Repeat exactly the lines of the listing from the line containing "Keep writing the" through its last line, and nothing beyond them.

◇ ◇ ◇ ◇ ◇ ◇ ◇

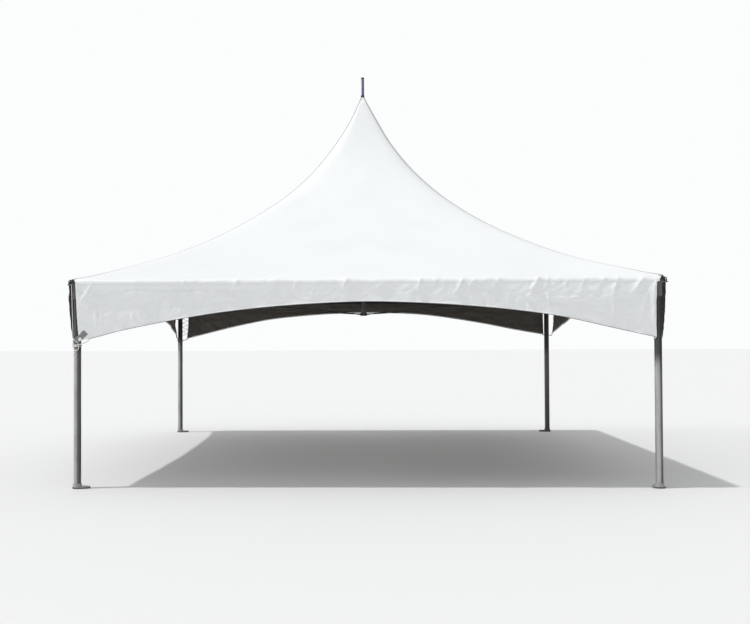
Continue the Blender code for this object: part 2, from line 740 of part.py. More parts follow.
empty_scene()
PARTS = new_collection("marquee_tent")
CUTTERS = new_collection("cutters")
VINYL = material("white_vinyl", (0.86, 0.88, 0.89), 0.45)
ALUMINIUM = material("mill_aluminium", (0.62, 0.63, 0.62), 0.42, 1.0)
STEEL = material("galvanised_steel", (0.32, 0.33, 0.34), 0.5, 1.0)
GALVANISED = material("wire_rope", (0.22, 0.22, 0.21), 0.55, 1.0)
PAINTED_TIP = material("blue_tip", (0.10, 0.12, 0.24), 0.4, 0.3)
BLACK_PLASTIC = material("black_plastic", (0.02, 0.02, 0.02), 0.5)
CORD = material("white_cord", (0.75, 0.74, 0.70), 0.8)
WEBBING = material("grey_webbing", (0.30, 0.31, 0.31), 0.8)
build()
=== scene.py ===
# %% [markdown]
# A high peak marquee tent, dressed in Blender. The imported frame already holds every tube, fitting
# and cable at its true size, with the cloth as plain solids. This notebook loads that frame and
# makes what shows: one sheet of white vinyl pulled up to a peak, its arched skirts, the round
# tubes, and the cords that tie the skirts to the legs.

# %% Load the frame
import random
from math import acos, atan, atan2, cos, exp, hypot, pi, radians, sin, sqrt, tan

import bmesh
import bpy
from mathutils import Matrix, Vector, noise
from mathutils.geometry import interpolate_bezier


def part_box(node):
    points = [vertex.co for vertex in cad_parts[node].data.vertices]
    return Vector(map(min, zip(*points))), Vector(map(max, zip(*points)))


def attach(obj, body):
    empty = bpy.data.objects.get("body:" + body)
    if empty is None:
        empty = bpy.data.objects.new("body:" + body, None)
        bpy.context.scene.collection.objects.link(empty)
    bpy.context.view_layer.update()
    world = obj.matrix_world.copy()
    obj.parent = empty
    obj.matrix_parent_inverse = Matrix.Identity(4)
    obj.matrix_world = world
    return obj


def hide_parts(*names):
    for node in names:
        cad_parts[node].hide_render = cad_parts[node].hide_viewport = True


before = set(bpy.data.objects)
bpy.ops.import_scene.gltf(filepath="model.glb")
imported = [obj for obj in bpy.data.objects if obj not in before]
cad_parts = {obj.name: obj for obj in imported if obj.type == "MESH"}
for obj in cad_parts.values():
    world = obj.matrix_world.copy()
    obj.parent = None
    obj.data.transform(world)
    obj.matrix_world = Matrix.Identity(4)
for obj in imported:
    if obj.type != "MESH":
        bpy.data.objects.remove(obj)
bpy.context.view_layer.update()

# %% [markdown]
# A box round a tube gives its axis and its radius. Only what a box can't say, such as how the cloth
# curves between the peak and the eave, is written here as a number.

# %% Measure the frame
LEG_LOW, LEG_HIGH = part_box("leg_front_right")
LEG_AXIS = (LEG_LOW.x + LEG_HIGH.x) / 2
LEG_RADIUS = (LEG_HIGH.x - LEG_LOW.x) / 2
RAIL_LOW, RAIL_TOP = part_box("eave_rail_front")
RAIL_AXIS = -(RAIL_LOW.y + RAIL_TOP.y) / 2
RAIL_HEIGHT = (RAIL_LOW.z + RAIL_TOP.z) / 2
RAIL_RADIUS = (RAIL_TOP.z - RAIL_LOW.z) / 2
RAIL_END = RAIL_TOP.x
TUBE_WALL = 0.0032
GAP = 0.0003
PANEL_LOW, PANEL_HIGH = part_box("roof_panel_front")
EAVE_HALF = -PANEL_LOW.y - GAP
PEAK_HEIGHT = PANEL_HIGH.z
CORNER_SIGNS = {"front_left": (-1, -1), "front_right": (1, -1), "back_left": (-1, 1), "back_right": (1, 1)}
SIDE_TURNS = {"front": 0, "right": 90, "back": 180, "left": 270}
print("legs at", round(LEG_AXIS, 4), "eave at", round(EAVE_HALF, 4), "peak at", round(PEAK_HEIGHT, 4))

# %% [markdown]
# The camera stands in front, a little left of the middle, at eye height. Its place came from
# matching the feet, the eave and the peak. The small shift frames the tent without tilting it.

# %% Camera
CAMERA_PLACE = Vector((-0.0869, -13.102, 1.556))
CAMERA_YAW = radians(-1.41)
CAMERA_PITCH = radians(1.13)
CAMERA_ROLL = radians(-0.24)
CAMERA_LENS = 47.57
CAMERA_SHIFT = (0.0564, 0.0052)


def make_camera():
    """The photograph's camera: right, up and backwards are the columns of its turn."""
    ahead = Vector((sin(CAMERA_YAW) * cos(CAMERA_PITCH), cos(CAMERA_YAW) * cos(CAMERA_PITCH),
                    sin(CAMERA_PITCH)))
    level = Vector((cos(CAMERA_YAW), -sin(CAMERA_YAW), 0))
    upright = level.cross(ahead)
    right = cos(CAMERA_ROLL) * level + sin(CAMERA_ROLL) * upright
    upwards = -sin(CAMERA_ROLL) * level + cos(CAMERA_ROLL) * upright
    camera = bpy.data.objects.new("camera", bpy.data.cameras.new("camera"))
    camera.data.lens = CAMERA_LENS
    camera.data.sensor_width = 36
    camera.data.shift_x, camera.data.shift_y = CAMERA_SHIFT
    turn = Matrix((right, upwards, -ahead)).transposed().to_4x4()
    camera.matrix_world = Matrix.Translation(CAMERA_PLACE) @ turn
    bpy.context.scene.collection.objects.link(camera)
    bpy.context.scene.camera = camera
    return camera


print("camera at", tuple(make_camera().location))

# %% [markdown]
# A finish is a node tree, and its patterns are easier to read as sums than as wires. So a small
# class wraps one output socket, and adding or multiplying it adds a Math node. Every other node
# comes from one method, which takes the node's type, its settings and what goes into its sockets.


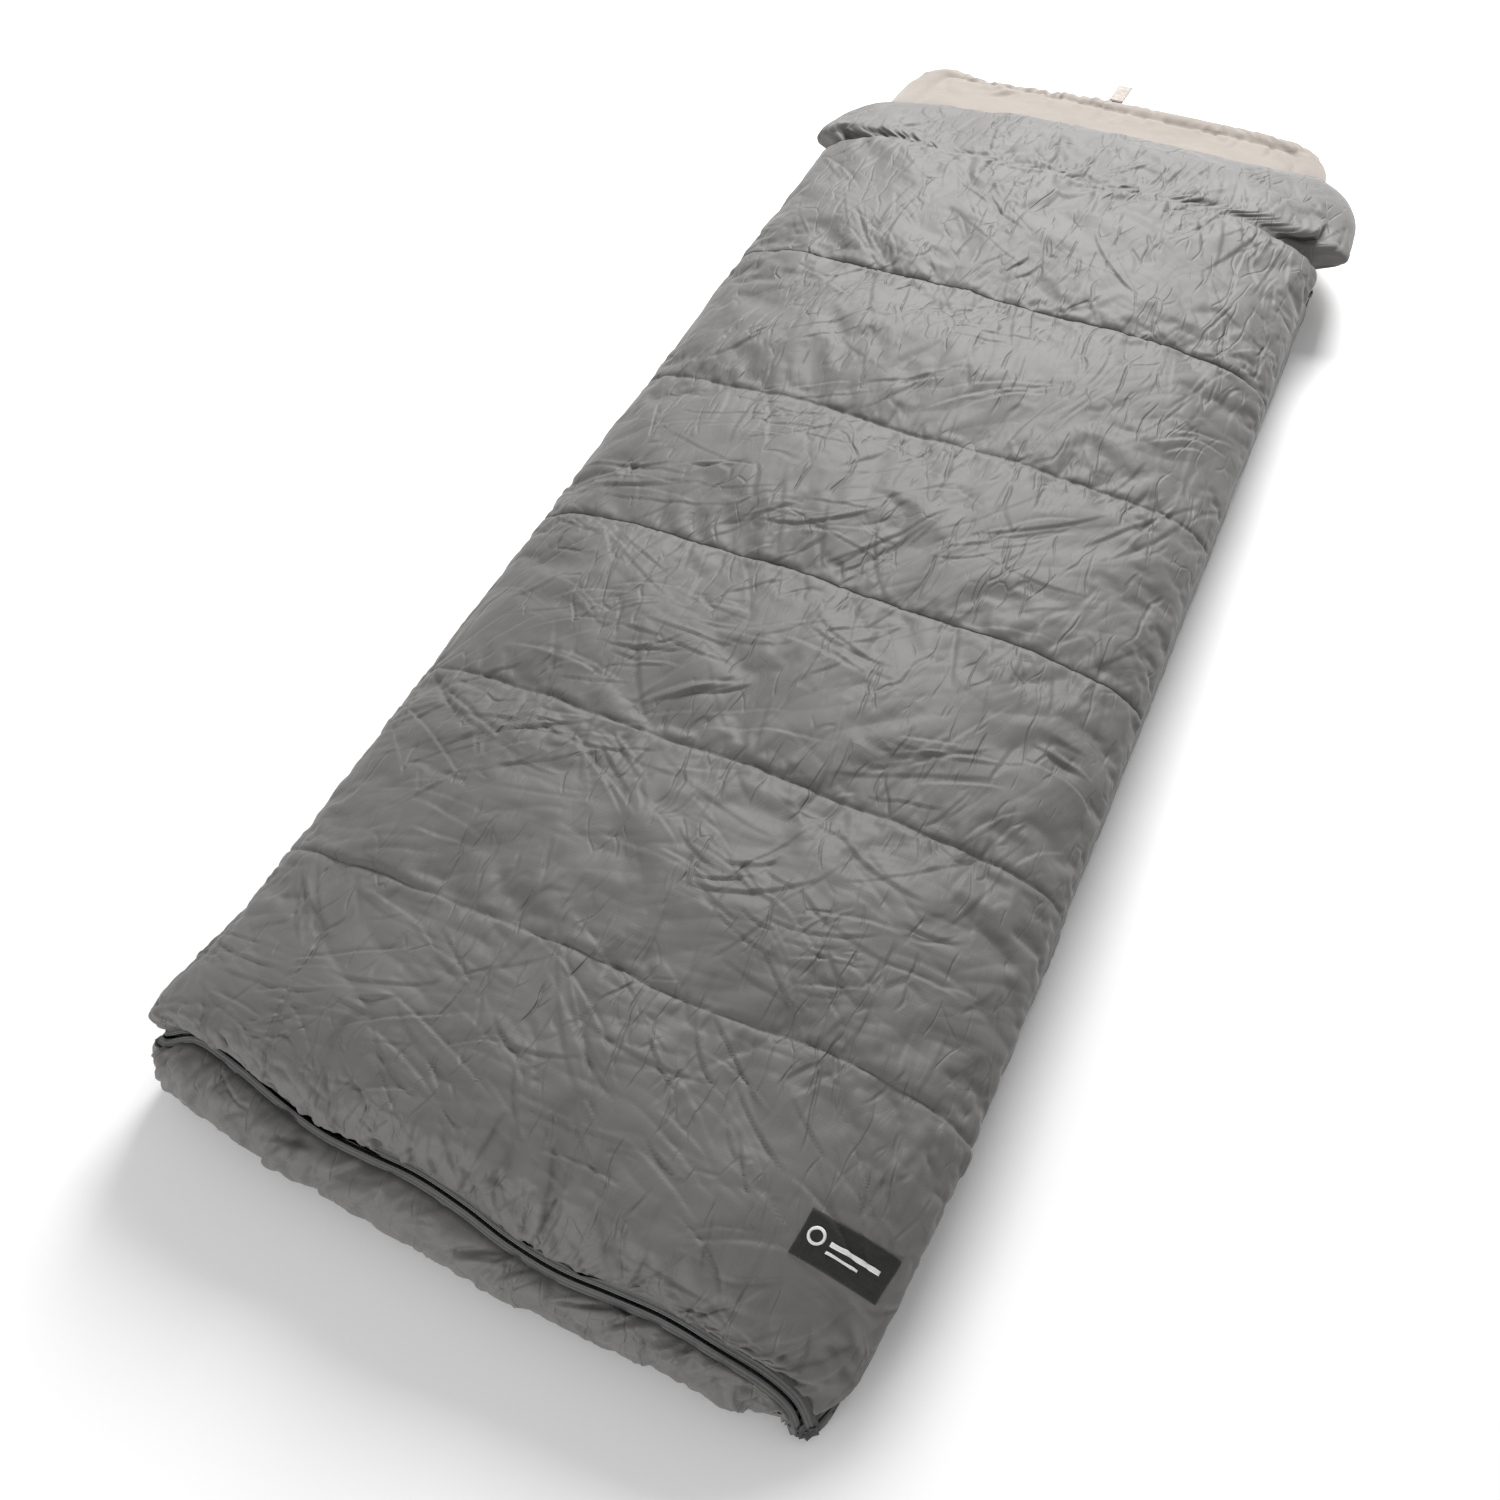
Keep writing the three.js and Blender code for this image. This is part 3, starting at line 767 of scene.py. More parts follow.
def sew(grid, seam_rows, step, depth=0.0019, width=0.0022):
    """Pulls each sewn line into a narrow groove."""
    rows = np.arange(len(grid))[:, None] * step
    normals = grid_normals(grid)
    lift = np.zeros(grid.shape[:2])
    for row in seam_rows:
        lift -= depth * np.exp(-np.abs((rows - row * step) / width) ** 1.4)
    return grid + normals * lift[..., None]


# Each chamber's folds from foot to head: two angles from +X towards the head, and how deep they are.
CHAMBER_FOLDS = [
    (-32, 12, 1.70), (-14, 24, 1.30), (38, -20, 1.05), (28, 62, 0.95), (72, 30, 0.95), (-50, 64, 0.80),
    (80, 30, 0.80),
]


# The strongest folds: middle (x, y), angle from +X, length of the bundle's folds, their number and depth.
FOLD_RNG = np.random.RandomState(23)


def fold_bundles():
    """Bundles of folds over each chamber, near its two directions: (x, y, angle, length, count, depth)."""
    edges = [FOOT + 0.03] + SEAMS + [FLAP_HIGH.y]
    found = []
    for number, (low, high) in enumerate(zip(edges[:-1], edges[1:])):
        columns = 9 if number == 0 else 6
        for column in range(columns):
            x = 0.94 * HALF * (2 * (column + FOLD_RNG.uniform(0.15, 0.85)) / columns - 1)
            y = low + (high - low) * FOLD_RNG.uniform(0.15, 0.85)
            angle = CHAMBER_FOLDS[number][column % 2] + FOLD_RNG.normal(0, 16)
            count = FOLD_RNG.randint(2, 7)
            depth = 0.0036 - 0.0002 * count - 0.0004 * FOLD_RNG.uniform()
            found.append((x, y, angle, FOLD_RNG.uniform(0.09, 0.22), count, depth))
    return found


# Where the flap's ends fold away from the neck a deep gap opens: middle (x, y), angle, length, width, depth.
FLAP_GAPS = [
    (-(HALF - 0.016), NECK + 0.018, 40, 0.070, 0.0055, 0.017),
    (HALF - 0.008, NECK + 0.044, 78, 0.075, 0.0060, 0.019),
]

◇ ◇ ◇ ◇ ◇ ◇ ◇

- [EXPECTED OUTPUT]:
Keep writing the three.js and Blender code for this image. This is part 3, starting at line 767 of scene.py. More parts follow.
def sew(grid, seam_rows, step, depth=0.0019, width=0.0022):
    """Pulls each sewn line into a narrow groove."""
    rows = np.arange(len(grid))[:, None] * step
    normals = grid_normals(grid)
    lift = np.zeros(grid.shape[:2])
    for row in seam_rows:
        lift -= depth * np.exp(-np.abs((rows - row * step) / width) ** 1.4)
    return grid + normals * lift[..., None]


# Each chamber's folds from foot to head: two angles from +X towards the head, and how deep they are.
CHAMBER_FOLDS = [
    (-32, 12, 1.70), (-14, 24, 1.30), (38, -20, 1.05), (28, 62, 0.95), (72, 30, 0.95), (-50, 64, 0.80),
    (80, 30, 0.80),
]


# The strongest folds: middle (x, y), angle from +X, length of the bundle's folds, their number and depth.
FOLD_RNG = np.random.RandomState(23)


def fold_bundles():
    """Bundles of folds over each chamber, near its two directions: (x, y, angle, length, count, depth)."""
    edges = [FOOT + 0.03] + SEAMS + [FLAP_HIGH.y]
    found = []
    for number, (low, high) in enumerate(zip(edges[:-1], edges[1:])):
        columns = 9 if number == 0 else 6
        for column in range(columns):
            x = 0.94 * HALF * (2 * (column + FOLD_RNG.uniform(0.15, 0.85)) / columns - 1)
            y = low + (high - low) * FOLD_RNG.uniform(0.15, 0.85)
            angle = CHAMBER_FOLDS[number][column % 2] + FOLD_RNG.normal(0, 16)
            count = FOLD_RNG.randint(2, 7)
            depth = 0.0036 - 0.0002 * count - 0.0004 * FOLD_RNG.uniform()
            found.append((x, y, angle, FOLD_RNG.uniform(0.09, 0.22), count, depth))
    return found


# Where the flap's ends fold away from the neck a deep gap opens: middle (x, y), angle, length, width, depth.
FLAP_GAPS = [
    (-(HALF - 0.016), NECK + 0.018, 40, 0.070, 0.0055, 0.017),
    (HALF - 0.008, NECK + 0.044, 78, 0.075, 0.0060, 0.019),
]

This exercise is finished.